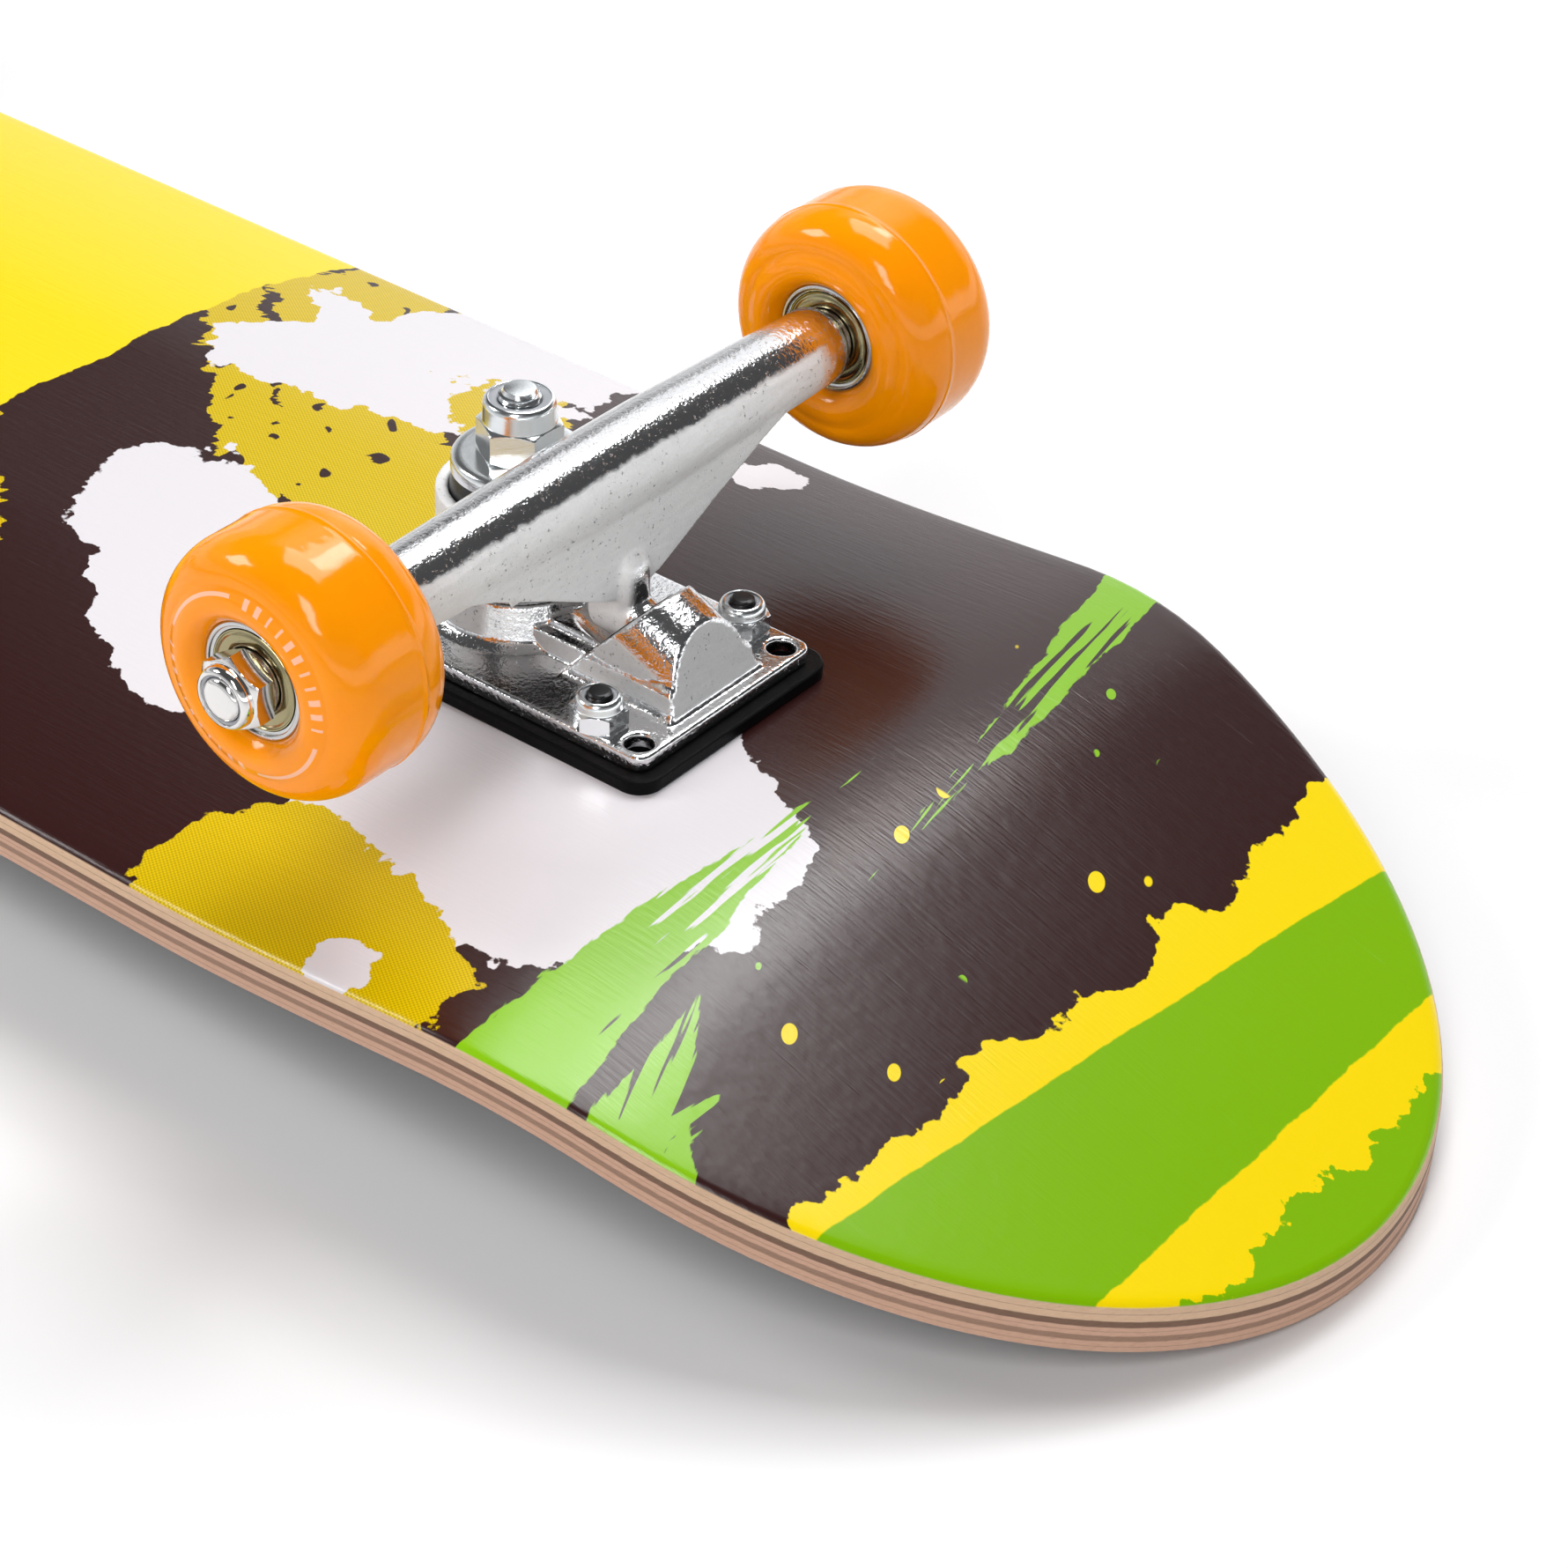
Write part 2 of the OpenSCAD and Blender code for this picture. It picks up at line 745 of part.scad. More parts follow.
module bearing_shields(s) {
  color("#8f8250")
  on_axle()
    at_bearings(s * wheel_y)
      for (z = [-3.2, 3.2 - shield_t])
        translate([0, 0, z])
          difference() {
            cylinder(h = shield_t, r = outer_race_r - 0.05);
            translate([0, 0, -1]) cylinder(h = 3, r = 6.3);
          }
}

// Cast wheel: rounded tread, dished faces, two bearing seats with a shoulder between.
module wheel(s) {
  r = wheel_d / 2;
  h = wheel_width / 2;
  seat = bearing_od / 2 + 0.02;
  seat_in = bearing_gap / 2;
  seat_out = seat_in + bearing_width;
  arc = [for (a = [0:10:90])
    [18.6 + (r - 18.6) * cos(a), tread_width / 2 + (12.2 - tread_width / 2) * sin(a)]];
  side = concat(
    [[9.6, 0], [9.6, seat_in], [seat, seat_in], [seat, seat_out + 0.2],
     [12.3, h - 0.9], [13.3, h - 0.15], [14.2, h], [15.4, h - 0.25], [17.2, h - 1.2]],
    [for (i = [len(arc) - 1:-1:0]) arc[i]],
    [[r, 0]]
  );
  color(orange)
  on_axle()
    translate([0, 0, s * wheel_y])
      for (m = [0, 1])
        mirror([0, 0, m])
          rotate_extrude($fn = 96) polygon(side);
}

// ---------------------------------------------------------------- nodes

deck();
griptape();

front() riser_pad();  // riser_pad_front
front() baseplate();  // baseplate_front
front() pivot_cup();  // pivot_cup_front
front() kingpin();  // kingpin_front
front() kingpin_nut();  // kingpin_nut_front
front() board_bushing();  // board_bushing_front
front() road_bushing();  // road_bushing_front
front() board_washer();  // board_washer_front
front() road_washer();  // road_washer_front
front() hanger();  // hanger_front
front() axle();  // axle_front
front() deck_bolts();  // deck_bolts_front
front() deck_nuts();  // deck_nuts_front
front() axle_nuts();  // axle_nuts_front
front() speed_washers();  // speed_washers_front
front() bearing_inner_races();  // bearing_inner_races_front

rear() riser_pad();  // riser_pad_rear
rear() baseplate();  // baseplate_rear
rear() pivot_cup();  // pivot_cup_rear
rear() kingpin();  // kingpin_rear
rear() kingpin_nut();  // kingpin_nut_rear
rear() board_bushing();  // board_bushing_rear
rear() road_bushing();  // road_bushing_rear
rear() board_washer();  // board_washer_rear
rear() road_washer();  // road_washer_rear
rear() hanger();  // hanger_rear
rear() axle();  // axle_rear
rear() deck_bolts();  // deck_bolts_rear
rear() deck_nuts();  // deck_nuts_rear
rear() axle_nuts();  // axle_nuts_rear
rear() speed_washers();  // speed_washers_rear
rear() bearing_inner_races();  // bearing_inner_races_rear

front() wheel(1);  // wheel_front_left
front() bearing_outer_races(1);  // bearing_outer_races_front_left
front() bearing_balls(1);  // bearing_balls_front_left
front() bearing_cages(1);  // bearing_cages_front_left
front() bearing_shields(1);  // bearing_shields_front_left

front() wheel(-1);  // wheel_front_right
front() bearing_outer_races(-1);  // bearing_outer_races_front_right
front() bearing_balls(-1);  // bearing_balls_front_right
front() bearing_cages(-1);  // bearing_cages_front_right
front() bearing_shields(-1);  // bearing_shields_front_right

rear() wheel(1);  // wheel_rear_left
rear() bearing_outer_races(1);  // bearing_outer_races_rear_left
rear() bearing_balls(1);  // bearing_balls_rear_left
rear() bearing_cages(1);  // bearing_cages_rear_left
rear() bearing_shields(1);  // bearing_shields_rear_left

rear() wheel(-1);  // wheel_rear_right
rear() bearing_outer_races(-1);  // bearing_outer_races_rear_right
rear() bearing_balls(-1);  // bearing_balls_rear_right
rear() bearing_cages(-1);  // bearing_cages_rear_right
rear() bearing_shields(-1);  // bearing_shields_rear_right
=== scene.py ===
"""Skateboard lying upside down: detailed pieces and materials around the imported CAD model.

Metres, in the CAD's frame: +X towards the nose, +Y across, +Z up, floor at z = 0.
"""
import json
import math
import random

import bmesh
import bpy
from mathutils import Matrix, Vector


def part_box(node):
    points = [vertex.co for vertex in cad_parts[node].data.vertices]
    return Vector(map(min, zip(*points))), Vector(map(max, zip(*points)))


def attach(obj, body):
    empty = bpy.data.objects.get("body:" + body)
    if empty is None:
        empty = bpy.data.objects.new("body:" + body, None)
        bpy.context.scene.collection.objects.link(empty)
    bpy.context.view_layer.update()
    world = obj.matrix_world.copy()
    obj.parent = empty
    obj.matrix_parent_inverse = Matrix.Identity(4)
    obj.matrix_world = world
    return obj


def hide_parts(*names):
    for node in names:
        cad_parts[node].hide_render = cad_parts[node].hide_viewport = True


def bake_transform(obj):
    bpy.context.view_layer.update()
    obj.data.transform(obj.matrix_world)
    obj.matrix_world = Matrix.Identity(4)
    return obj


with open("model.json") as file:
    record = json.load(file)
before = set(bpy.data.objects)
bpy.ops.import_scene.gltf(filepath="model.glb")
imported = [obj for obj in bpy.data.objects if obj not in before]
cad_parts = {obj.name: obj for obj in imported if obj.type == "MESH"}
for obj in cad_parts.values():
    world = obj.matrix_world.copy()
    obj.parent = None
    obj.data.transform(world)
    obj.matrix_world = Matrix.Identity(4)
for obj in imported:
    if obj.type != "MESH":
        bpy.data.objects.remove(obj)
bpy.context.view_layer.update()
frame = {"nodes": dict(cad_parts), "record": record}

MM = 0.001
ENDS = {"front": 1, "rear": -1}
SIDES = {"left": 1, "right": -1}


def centre(node):
    """Middle of a CAD node's box."""
    low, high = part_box(node)
    return (Vector(low) + Vector(high)) / 2


# ------------------------------------------------------------------ node expressions


class Graph:
    """A shader node tree, with arithmetic on its sockets."""

    def __init__(self, owner, output="ShaderNodeOutputMaterial"):
        owner.use_nodes = True
        self.owner = owner
        self.tree = owner.node_tree
        self.tree.nodes.clear()
        self.out = self.add(output)

    def add(self, kind, **settings):
        node = self.tree.nodes.new(kind)
        for key, value in settings.items():
            setattr(node, key, value)
        return node

    def feed(self, socket, value):
        if isinstance(value, Val):
            self.tree.links.new(value.socket, socket)
        elif value is not None:
            socket.default_value = value

    def math(self, operation, *values, clamp=False):
        node = self.add("ShaderNodeMath", operation=operation, use_clamp=clamp)
        for socket, value in zip(node.inputs, values):
            self.feed(socket, value)
        return Val(self, node.outputs[0])

    def coordinates(self, output):
        node = self.add("ShaderNodeTexCoord")
        split = self.add("ShaderNodeSeparateXYZ")
        self.tree.links.new(node.outputs[output], split.inputs[0])
        return [Val(self, s) for s in split.outputs]

    def position(self):
        """The surface point in the object's own frame, in millimetres, as x, y, z."""
        return [v * (1 / MM) for v in self.coordinates("Object")]

    def normal(self):
        """The surface normal in the object's own frame, as x, y, z."""
        return self.coordinates("Normal")

    def vector(self, x, y=0.0, z=0.0):
        node = self.add("ShaderNodeCombineXYZ")
        for socket, value in zip(node.inputs, (x, y, z)):
            self.feed(socket, value)
        return Val(self, node.outputs[0])

    def noise(self, x, y=0.0, z=0.0, detail=2.0, rough=0.5):
        node = self.add("ShaderNodeTexNoise")
        self.feed(node.inputs["Vector"], self.vector(x, y, z))
        for name, value in (("Scale", 1.0), ("Detail", detail), ("Roughness", rough)):
            node.inputs[name].default_value = value
        return Val(self, node.outputs["Fac"])

    def cells(self, x, y=0.0, z=0.0):
        """Distance to the nearest of many random points."""
        node = self.add("ShaderNodeTexVoronoi")
        self.feed(node.inputs["Vector"], self.vector(x, y, z))
        node.inputs["Scale"].default_value = 1.0
        return Val(self, node.outputs["Distance"])

    def attribute(self, name):
        node = self.add("ShaderNodeAttribute", attribute_name=name)
        return Val(self, node.outputs["Fac"])

    def mix(self, factor, a, b):
        """Mix of two colours."""
        node = self.add("ShaderNodeMix", data_type="RGBA")
        self.feed(node.inputs[0], factor)
        for socket, value in ((node.inputs[6], a), (node.inputs[7], b)):
            self.feed(socket, (*value, 1) if isinstance(value, tuple) else value)
        return Val(self, node.outputs[2])

    def bump(self, height, distance, strength):
        node = self.add("ShaderNodeBump")
        self.feed(node.inputs["Height"], height)
        node.inputs["Distance"].default_value = distance
        node.inputs["Strength"].default_value = strength
        return Val(self, node.outputs[0])

    def finish(self, **inputs):
        """Adds the surface shader. Names are the shader's sockets, with _ for spaces."""
        shader = self.add("ShaderNodeBsdfPrincipled")
        for key, value in inputs.items():
            socket = shader.inputs[key.replace("_", " ")]
            if isinstance(value, tuple) and len(value) == 3 and socket.type == "RGBA":
                value = (*value, 1)
            self.feed(socket, value)
        self.tree.links.new(shader.outputs[0], self.out.inputs[0])
        return self.owner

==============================

● THE PROBLEM
Set down, without any change, only the lines from the line that holds "bpy.data.objects.remove(obj)" through the line that holds "return [v *", both lines included.

● WORKED SOLUTION
        bpy.data.objects.remove(obj)
bpy.context.view_layer.update()
frame = {"nodes": dict(cad_parts), "record": record}

MM = 0.001
ENDS = {"front": 1, "rear": -1}
SIDES = {"left": 1, "right": -1}


def centre(node):
    """Middle of a CAD node's box."""
    low, high = part_box(node)
    return (Vector(low) + Vector(high)) / 2


# ------------------------------------------------------------------ node expressions


class Graph:
    """A shader node tree, with arithmetic on its sockets."""

    def __init__(self, owner, output="ShaderNodeOutputMaterial"):
        owner.use_nodes = True
        self.owner = owner
        self.tree = owner.node_tree
        self.tree.nodes.clear()
        self.out = self.add(output)

    def add(self, kind, **settings):
        node = self.tree.nodes.new(kind)
        for key, value in settings.items():
            setattr(node, key, value)
        return node

    def feed(self, socket, value):
        if isinstance(value, Val):
            self.tree.links.new(value.socket, socket)
        elif value is not None:
            socket.default_value = value

    def math(self, operation, *values, clamp=False):
        node = self.add("ShaderNodeMath", operation=operation, use_clamp=clamp)
        for socket, value in zip(node.inputs, values):
            self.feed(socket, value)
        return Val(self, node.outputs[0])

    def coordinates(self, output):
        node = self.add("ShaderNodeTexCoord")
        split = self.add("ShaderNodeSeparateXYZ")
        self.tree.links.new(node.outputs[output], split.inputs[0])
        return [Val(self, s) for s in split.outputs]

    def position(self):
        """The surface point in the object's own frame, in millimetres, as x, y, z."""
        return [v * (1 / MM) for v in self.coordinates("Object")]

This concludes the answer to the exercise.